→ **BRIEF**
Among the entries that follow, the required portion opens with the line containing "build_strap(side, shoulders, cloth)" and closes with the line containing "from mathutils.bvhtree import BVHTree". Give that portion again exactly, and nothing else.

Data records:
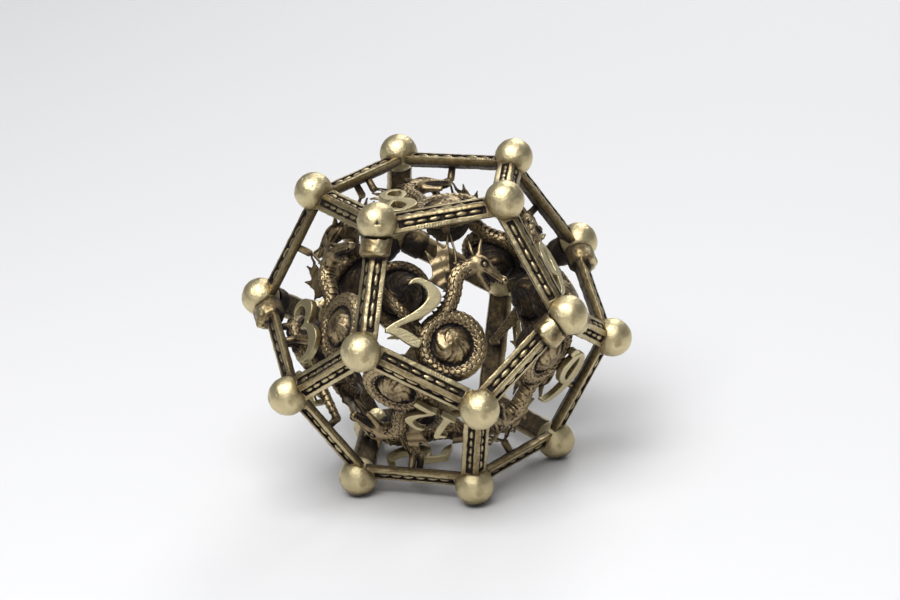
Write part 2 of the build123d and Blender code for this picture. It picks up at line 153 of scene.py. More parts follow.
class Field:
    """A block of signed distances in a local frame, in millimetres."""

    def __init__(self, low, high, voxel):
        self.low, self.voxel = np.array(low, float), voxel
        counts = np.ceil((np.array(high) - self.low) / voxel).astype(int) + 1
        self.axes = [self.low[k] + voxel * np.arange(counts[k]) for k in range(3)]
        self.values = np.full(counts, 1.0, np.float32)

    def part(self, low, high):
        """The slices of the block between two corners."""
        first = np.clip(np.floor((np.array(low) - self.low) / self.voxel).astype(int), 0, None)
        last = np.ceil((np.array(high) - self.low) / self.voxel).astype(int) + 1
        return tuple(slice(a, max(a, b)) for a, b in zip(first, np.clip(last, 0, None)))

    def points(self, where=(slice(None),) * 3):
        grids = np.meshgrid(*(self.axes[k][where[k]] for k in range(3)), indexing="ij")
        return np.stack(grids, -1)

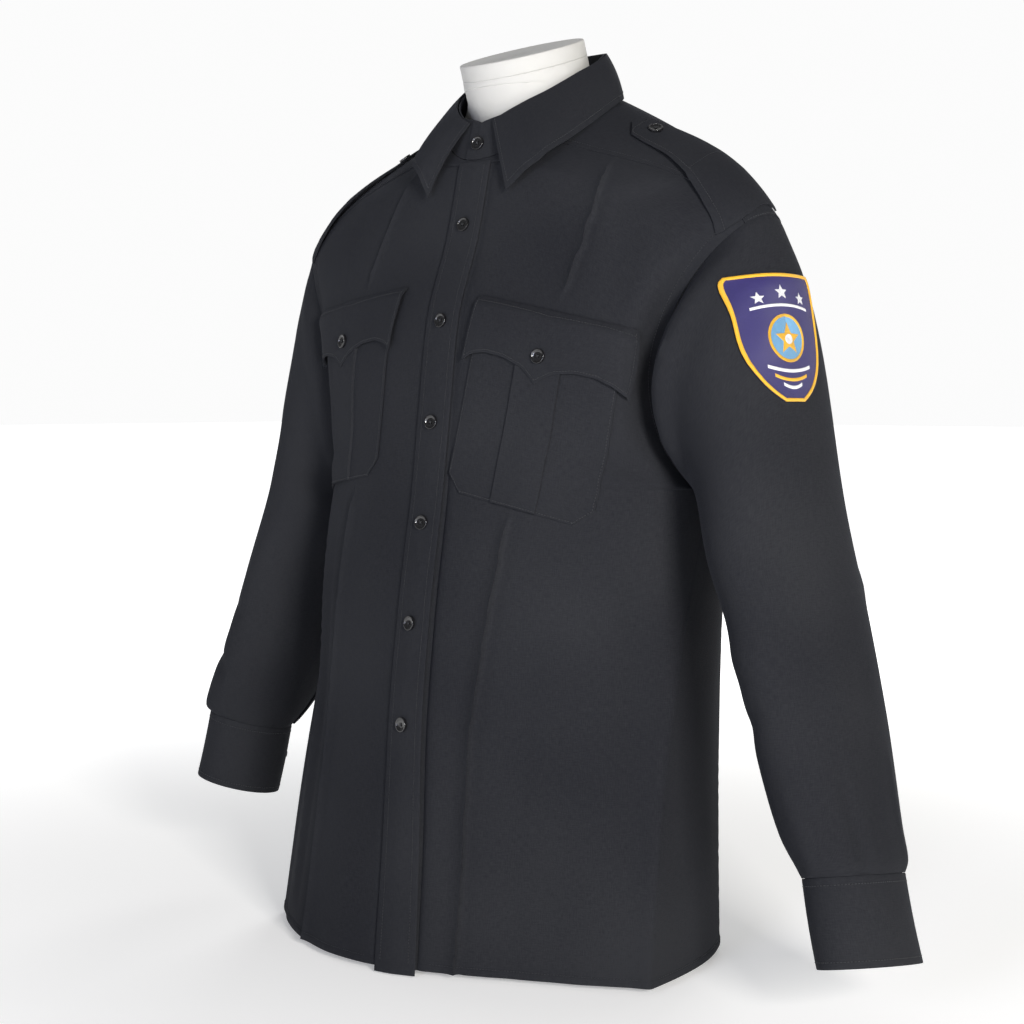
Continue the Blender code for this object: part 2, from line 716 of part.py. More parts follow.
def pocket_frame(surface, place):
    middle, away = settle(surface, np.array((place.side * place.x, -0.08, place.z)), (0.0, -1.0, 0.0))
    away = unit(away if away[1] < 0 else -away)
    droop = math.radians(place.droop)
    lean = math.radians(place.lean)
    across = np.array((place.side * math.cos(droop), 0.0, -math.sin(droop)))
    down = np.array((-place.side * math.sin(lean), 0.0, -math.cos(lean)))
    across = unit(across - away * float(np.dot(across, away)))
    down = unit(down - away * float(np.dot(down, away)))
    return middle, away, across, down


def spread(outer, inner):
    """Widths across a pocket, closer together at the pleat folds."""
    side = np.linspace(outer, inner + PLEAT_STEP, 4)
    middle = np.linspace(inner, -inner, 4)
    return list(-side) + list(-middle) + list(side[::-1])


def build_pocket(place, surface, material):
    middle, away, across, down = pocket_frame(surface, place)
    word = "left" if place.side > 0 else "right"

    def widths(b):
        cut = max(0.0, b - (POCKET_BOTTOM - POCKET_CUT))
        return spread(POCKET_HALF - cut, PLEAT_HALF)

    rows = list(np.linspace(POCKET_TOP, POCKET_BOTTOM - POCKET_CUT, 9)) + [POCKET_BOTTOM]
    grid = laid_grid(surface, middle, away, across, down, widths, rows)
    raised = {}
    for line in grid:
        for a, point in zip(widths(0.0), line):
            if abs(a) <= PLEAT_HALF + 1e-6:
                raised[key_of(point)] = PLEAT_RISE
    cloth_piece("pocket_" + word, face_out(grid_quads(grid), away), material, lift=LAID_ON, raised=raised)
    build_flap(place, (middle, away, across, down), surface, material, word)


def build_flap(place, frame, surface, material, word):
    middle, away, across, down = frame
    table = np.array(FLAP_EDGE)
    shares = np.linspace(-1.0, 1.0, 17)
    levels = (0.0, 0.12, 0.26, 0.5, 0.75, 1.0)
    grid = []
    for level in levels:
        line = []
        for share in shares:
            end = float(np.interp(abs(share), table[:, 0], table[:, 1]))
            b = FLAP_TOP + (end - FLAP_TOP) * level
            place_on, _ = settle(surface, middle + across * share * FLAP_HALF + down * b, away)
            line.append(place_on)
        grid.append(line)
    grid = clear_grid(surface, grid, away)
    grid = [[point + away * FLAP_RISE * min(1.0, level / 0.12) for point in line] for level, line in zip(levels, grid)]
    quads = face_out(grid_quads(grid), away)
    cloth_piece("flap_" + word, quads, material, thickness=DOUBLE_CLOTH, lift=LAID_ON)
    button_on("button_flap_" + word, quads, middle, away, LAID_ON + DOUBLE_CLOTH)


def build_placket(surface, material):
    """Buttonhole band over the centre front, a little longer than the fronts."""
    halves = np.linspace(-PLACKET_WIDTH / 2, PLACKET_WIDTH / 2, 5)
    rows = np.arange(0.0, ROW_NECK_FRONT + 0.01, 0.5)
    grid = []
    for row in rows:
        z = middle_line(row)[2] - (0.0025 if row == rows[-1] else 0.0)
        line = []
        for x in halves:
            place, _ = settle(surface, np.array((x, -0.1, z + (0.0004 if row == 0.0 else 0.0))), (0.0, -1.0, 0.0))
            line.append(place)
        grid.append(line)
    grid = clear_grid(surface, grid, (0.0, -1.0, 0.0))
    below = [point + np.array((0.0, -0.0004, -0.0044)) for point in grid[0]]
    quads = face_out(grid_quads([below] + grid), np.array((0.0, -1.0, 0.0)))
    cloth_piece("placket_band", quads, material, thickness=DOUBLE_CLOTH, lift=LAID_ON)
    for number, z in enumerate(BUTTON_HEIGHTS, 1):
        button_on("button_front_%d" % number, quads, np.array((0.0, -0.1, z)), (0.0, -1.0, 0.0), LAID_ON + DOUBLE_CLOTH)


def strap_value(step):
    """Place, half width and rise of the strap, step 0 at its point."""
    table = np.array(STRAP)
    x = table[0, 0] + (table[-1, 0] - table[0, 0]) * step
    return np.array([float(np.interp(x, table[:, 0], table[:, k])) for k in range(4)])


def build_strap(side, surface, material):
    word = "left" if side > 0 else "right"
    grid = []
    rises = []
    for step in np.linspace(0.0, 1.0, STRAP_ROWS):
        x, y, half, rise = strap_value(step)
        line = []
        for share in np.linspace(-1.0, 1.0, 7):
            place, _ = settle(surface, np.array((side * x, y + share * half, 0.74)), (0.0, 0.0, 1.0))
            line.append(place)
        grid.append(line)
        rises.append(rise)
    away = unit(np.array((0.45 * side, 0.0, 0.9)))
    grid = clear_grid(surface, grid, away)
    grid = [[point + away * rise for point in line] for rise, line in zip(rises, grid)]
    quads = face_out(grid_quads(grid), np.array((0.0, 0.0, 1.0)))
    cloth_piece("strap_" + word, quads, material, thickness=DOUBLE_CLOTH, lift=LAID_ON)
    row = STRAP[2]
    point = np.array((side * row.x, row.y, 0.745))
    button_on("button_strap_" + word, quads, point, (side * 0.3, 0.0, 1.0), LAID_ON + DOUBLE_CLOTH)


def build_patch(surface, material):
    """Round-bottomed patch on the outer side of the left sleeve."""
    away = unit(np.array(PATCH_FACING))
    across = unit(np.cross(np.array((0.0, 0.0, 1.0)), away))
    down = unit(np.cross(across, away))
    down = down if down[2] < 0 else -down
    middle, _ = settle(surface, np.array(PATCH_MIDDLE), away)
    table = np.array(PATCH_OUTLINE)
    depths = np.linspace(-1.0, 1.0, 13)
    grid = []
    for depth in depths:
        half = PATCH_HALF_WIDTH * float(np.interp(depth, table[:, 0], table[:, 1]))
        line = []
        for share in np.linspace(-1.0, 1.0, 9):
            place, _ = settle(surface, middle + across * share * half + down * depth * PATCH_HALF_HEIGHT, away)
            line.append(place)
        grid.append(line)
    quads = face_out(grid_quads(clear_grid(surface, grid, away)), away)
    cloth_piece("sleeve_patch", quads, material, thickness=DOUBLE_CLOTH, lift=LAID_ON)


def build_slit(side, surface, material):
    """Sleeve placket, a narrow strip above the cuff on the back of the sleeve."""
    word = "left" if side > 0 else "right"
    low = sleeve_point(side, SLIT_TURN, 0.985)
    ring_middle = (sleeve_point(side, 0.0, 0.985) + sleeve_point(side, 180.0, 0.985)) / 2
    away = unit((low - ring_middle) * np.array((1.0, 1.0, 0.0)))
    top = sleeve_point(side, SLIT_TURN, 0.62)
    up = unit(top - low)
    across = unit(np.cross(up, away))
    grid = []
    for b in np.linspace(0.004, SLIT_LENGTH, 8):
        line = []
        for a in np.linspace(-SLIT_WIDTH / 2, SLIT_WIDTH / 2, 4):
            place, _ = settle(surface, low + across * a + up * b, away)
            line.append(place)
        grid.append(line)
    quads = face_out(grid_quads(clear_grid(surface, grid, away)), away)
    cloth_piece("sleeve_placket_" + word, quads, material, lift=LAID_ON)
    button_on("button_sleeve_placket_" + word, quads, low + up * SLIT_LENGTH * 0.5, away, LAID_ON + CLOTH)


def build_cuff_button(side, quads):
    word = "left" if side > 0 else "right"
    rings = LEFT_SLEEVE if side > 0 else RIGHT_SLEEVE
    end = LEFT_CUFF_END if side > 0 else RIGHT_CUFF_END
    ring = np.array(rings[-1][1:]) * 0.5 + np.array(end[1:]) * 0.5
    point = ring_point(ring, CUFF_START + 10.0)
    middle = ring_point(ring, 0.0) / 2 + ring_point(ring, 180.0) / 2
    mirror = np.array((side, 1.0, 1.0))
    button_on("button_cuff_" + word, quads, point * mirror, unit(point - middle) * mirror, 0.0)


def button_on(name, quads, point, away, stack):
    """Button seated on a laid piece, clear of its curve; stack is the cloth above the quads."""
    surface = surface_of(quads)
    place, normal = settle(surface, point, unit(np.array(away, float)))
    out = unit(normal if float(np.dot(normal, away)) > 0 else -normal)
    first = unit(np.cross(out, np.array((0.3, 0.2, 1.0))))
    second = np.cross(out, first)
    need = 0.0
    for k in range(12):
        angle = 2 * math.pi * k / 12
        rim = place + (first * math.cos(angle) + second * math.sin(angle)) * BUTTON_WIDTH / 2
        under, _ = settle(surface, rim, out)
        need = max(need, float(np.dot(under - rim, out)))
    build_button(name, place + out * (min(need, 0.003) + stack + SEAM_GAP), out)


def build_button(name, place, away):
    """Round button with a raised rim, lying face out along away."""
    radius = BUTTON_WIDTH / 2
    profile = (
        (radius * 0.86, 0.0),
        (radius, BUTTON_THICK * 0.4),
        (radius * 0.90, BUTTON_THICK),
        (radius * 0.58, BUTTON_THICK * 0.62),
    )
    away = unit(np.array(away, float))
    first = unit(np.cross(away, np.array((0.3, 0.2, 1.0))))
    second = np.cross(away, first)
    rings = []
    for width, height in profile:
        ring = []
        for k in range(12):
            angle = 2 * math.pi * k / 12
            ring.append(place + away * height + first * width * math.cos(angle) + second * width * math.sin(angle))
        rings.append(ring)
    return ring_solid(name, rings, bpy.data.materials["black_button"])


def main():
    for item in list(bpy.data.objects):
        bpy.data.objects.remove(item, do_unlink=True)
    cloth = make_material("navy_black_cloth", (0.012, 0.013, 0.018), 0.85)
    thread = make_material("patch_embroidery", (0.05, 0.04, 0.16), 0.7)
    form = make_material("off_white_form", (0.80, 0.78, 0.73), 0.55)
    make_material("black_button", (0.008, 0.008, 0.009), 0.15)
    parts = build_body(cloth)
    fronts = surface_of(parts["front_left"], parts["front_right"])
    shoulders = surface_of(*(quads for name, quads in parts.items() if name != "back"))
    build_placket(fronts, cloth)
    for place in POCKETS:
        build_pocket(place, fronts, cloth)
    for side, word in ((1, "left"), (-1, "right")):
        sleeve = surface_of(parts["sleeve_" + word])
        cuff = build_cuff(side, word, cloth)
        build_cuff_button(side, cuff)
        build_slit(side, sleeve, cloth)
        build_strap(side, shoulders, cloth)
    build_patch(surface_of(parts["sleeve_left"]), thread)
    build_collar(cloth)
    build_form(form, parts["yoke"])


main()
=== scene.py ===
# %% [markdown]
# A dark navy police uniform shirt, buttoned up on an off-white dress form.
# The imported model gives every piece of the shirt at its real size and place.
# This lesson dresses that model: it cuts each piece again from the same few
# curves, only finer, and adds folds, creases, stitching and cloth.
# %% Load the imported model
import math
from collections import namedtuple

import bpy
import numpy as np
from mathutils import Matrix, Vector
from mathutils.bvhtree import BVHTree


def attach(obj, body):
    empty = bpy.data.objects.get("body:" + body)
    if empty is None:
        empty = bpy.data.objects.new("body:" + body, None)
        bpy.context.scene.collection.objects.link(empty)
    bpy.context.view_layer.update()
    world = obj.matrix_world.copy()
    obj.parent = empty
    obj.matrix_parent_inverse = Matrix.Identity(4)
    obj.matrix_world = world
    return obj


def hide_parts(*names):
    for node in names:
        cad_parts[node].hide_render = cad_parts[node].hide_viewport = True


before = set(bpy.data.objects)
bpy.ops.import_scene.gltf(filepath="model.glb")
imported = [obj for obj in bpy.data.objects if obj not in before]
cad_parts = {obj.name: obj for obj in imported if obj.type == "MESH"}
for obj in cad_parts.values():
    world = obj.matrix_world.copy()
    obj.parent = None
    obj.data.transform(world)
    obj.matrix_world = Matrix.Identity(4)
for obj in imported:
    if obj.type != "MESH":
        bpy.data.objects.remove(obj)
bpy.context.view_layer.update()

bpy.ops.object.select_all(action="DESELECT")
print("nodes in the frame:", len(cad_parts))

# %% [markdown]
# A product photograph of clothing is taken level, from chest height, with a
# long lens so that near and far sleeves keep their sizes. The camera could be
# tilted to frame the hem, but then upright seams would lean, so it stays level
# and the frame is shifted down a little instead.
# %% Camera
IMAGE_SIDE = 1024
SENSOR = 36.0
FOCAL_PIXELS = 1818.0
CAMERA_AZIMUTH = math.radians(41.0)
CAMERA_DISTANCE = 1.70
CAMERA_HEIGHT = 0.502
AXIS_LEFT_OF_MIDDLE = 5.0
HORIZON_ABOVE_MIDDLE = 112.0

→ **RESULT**
        build_strap(side, shoulders, cloth)
    build_patch(surface_of(parts["sleeve_left"]), thread)
    build_collar(cloth)
    build_form(form, parts["yoke"])


main()
=== scene.py ===
# %% [markdown]
# A dark navy police uniform shirt, buttoned up on an off-white dress form.
# The imported model gives every piece of the shirt at its real size and place.
# This lesson dresses that model: it cuts each piece again from the same few
# curves, only finer, and adds folds, creases, stitching and cloth.
# %% Load the imported model
import math
from collections import namedtuple

import bpy
import numpy as np
from mathutils import Matrix, Vector
from mathutils.bvhtree import BVHTree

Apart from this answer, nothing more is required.